■ What is being asked
Exactly repeat the full listing that follows.

■ Information supplied
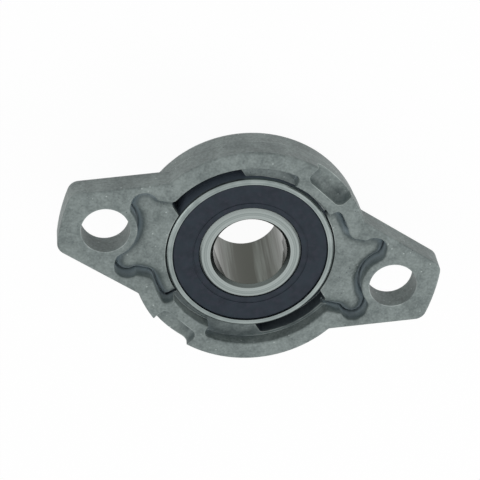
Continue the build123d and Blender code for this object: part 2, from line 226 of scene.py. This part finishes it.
FILM_MM = 1.5
BALL_SHADE, BALL_LIGHT = "#b2b7ba", "#c9cccd"
BALLS = 8
ball_steel, tree, shader, place = finish_of("lapped_chrome_steel", metallic=1.0)
film = add(tree, "ShaderNodeTexNoise", {"Vector": place, "Scale": per_metre(FILM_MM), "Detail": 2.0})
steel = add(tree, "ShaderNodeMix", {SHARE: film.outputs["Fac"], UNDER: linear(BALL_SHADE),
                                    OVER: linear(BALL_LIGHT)}, data_type="RGBA")
dull = add(tree, "ShaderNodeMapRange", {"Value": film.outputs["Fac"], "To Min": 0.05, "To Max": 0.16})
join(tree, shader, {"Base Color": steel.outputs[MIXED], "Roughness": dull.outputs[0]})
for number in range(1, BALLS + 1):
    wear(nodes[f"ball_{number}"], ball_steel)


# Cage: two ribbons of low-carbon strip steel, pressed into pockets round the balls. The steel stays
# plain, and pressing leaves it finely scuffed.

SCUFF_MM = 0.6
STRIP_SHADE, STRIP_LIGHT = "#858786", "#adb0af"
cage_steel, tree, shader, place = finish_of("pressed_strip_steel", metallic=1.0)
scuff = add(tree, "ShaderNodeTexNoise", {"Vector": place, "Scale": per_metre(SCUFF_MM), "Detail": 4.0})
steel = add(tree, "ShaderNodeMix", {SHARE: scuff.outputs["Fac"], UNDER: linear(STRIP_SHADE),
                                    OVER: linear(STRIP_LIGHT)}, data_type="RGBA")
dull = add(tree, "ShaderNodeMapRange", {"Value": scuff.outputs["Fac"], "To Min": 0.28, "To Max": 0.5})
bump = add(tree, "ShaderNodeBump", {"Height": scuff.outputs["Fac"], "Strength": 0.3, "Distance": 0.00001})
join(tree, shader, {"Base Color": steel.outputs[MIXED], "Roughness": dull.outputs[0],
                    "Normal": bump.outputs[0]})
for name in ("cage_rear_half", "cage_front_half"):
    wear(nodes[name], cage_steel)


# Cage rivets: soft steel pins through both ribbons, one between each pair of balls, headed over into
# a low dome on each side. Geometry Nodes set eight copies of one rivet round the ball circle.

def turned_blank(name, profile, sides):
    """A closed mesh turned about Z, from pole to pole. A radius may also be a function of the angle."""
    blank = bmesh.new()
    angles = [tau * side / sides for side in range(sides)]
    first = blank.verts.new((0, 0, profile[0][1]))
    last = blank.verts.new((0, 0, profile[-1][1]))
    rings = []
    for reach, level in profile[1:-1]:
        radii = [reach(angle) if callable(reach) else reach for angle in angles]
        rings.append([blank.verts.new((r * cos(a), r * sin(a), level)) for r, a in zip(radii, angles)])
    for side in range(sides):
        following = (side + 1) % sides
        blank.faces.new((first, rings[0][following], rings[0][side]))
        blank.faces.new((last, rings[-1][side], rings[-1][following]))
        for low, high in zip(rings, rings[1:]):
            blank.faces.new((low[side], low[following], high[following], high[side]))
    bmesh.ops.recalc_face_normals(blank, faces=blank.faces)
    mesh = bpy.data.meshes.new(name)
    blank.to_mesh(mesh)
    blank.free()
    piece = bpy.data.objects.new(name, mesh)
    bpy.context.scene.collection.objects.link(piece)
    return piece


def shaping_tree(name, sizes):
    """A Geometry Nodes tree with an input for each size, by name and kind, and its input sockets."""
    tree = bpy.data.node_groups.new(name, "GeometryNodeTree")
    for label, kind in (("Geometry", "Geometry"), *sizes, ("Material", "Material")):
        tree.interface.new_socket(label, in_out="INPUT", socket_type=f"NodeSocket{kind}")
    tree.interface.new_socket("Geometry", in_out="OUTPUT", socket_type="NodeSocketGeometry")
    return tree, add(tree, "NodeGroupInput").outputs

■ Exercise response
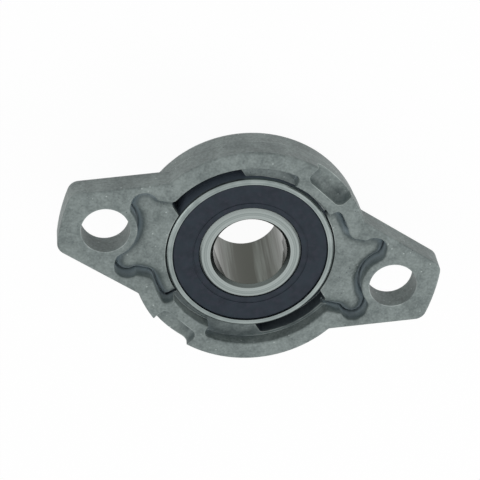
Continue the build123d and Blender code for this object: part 2, from line 226 of scene.py. This part finishes it.
FILM_MM = 1.5
BALL_SHADE, BALL_LIGHT = "#b2b7ba", "#c9cccd"
BALLS = 8
ball_steel, tree, shader, place = finish_of("lapped_chrome_steel", metallic=1.0)
film = add(tree, "ShaderNodeTexNoise", {"Vector": place, "Scale": per_metre(FILM_MM), "Detail": 2.0})
steel = add(tree, "ShaderNodeMix", {SHARE: film.outputs["Fac"], UNDER: linear(BALL_SHADE),
                                    OVER: linear(BALL_LIGHT)}, data_type="RGBA")
dull = add(tree, "ShaderNodeMapRange", {"Value": film.outputs["Fac"], "To Min": 0.05, "To Max": 0.16})
join(tree, shader, {"Base Color": steel.outputs[MIXED], "Roughness": dull.outputs[0]})
for number in range(1, BALLS + 1):
    wear(nodes[f"ball_{number}"], ball_steel)


# Cage: two ribbons of low-carbon strip steel, pressed into pockets round the balls. The steel stays
# plain, and pressing leaves it finely scuffed.

SCUFF_MM = 0.6
STRIP_SHADE, STRIP_LIGHT = "#858786", "#adb0af"
cage_steel, tree, shader, place = finish_of("pressed_strip_steel", metallic=1.0)
scuff = add(tree, "ShaderNodeTexNoise", {"Vector": place, "Scale": per_metre(SCUFF_MM), "Detail": 4.0})
steel = add(tree, "ShaderNodeMix", {SHARE: scuff.outputs["Fac"], UNDER: linear(STRIP_SHADE),
                                    OVER: linear(STRIP_LIGHT)}, data_type="RGBA")
dull = add(tree, "ShaderNodeMapRange", {"Value": scuff.outputs["Fac"], "To Min": 0.28, "To Max": 0.5})
bump = add(tree, "ShaderNodeBump", {"Height": scuff.outputs["Fac"], "Strength": 0.3, "Distance": 0.00001})
join(tree, shader, {"Base Color": steel.outputs[MIXED], "Roughness": dull.outputs[0],
                    "Normal": bump.outputs[0]})
for name in ("cage_rear_half", "cage_front_half"):
    wear(nodes[name], cage_steel)


# Cage rivets: soft steel pins through both ribbons, one between each pair of balls, headed over into
# a low dome on each side. Geometry Nodes set eight copies of one rivet round the ball circle.

def turned_blank(name, profile, sides):
    """A closed mesh turned about Z, from pole to pole. A radius may also be a function of the angle."""
    blank = bmesh.new()
    angles = [tau * side / sides for side in range(sides)]
    first = blank.verts.new((0, 0, profile[0][1]))
    last = blank.verts.new((0, 0, profile[-1][1]))
    rings = []
    for reach, level in profile[1:-1]:
        radii = [reach(angle) if callable(reach) else reach for angle in angles]
        rings.append([blank.verts.new((r * cos(a), r * sin(a), level)) for r, a in zip(radii, angles)])
    for side in range(sides):
        following = (side + 1) % sides
        blank.faces.new((first, rings[0][following], rings[0][side]))
        blank.faces.new((last, rings[-1][side], rings[-1][following]))
        for low, high in zip(rings, rings[1:]):
            blank.faces.new((low[side], low[following], high[following], high[side]))
    bmesh.ops.recalc_face_normals(blank, faces=blank.faces)
    mesh = bpy.data.meshes.new(name)
    blank.to_mesh(mesh)
    blank.free()
    piece = bpy.data.objects.new(name, mesh)
    bpy.context.scene.collection.objects.link(piece)
    return piece


def shaping_tree(name, sizes):
    """A Geometry Nodes tree with an input for each size, by name and kind, and its input sockets."""
    tree = bpy.data.node_groups.new(name, "GeometryNodeTree")
    for label, kind in (("Geometry", "Geometry"), *sizes, ("Material", "Material")):
        tree.interface.new_socket(label, in_out="INPUT", socket_type=f"NodeSocket{kind}")
    tree.interface.new_socket("Geometry", in_out="OUTPUT", socket_type="NodeSocketGeometry")
    return tree, add(tree, "NodeGroupInput").outputs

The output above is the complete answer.